C’est la capacité d’une graisse à résister à une union chimique avec l’oxygène. La réaction de la graisse avec l’oxygène produit des gommes insolubles, des boues et des dépôts de type laque qui provoquent un fonctionnement lent, une usure accrue et une réduction des jeux. L’exposition prolongée à des températures élevées accélère l’oxydation des graisses.

Les effets des températures élevées

Les températures élevées nuisent aux graisses plus qu’elles ne nuisent aux huiles. La graisse, de par sa nature, ne peut pas dissiper la chaleur par convection comme une huile en circulation. Par conséquent, sans la capacité de transférer la chaleur, les températures excessives entraînent une oxydation accélérée ou même une carbonisation où la graisse durcit ou forme une croûte.

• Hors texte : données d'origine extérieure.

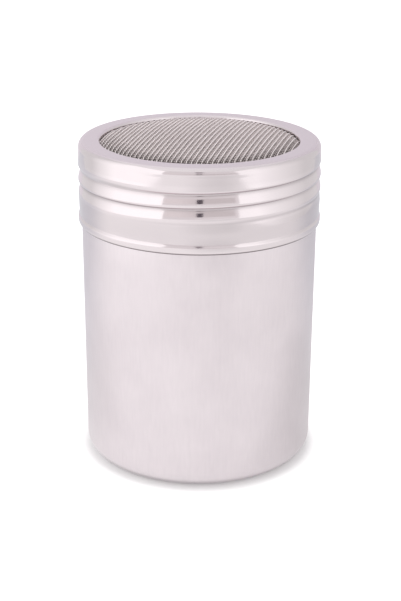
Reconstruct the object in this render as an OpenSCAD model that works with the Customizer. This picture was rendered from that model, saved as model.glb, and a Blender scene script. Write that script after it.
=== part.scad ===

Une lubrification efficace de la graisse dépend de sa consistance. Les températures élevées induisent un ramollissement et un saignement, ce qui fait que la graisse s’écoule loin des zones nécessaires. L’huile minérale contenue dans la graisse peut s’enflammer, brûler ou s’évaporer à des températures supérieures à 177°C (350°F).

Effets à basse température

Si la température d’une graisse est suffisamment abaissée, elle devient si visqueuse qu’elle peut être classée comme une graisse dure. La pompabilité en souffre et le fonctionnement des machines peut devenir impossible en raison des limitations de couple et des besoins en puissance. À titre indicatif, le point d’écoulement de l’huile de base est considéré comme la limite de basse température d’une graisse.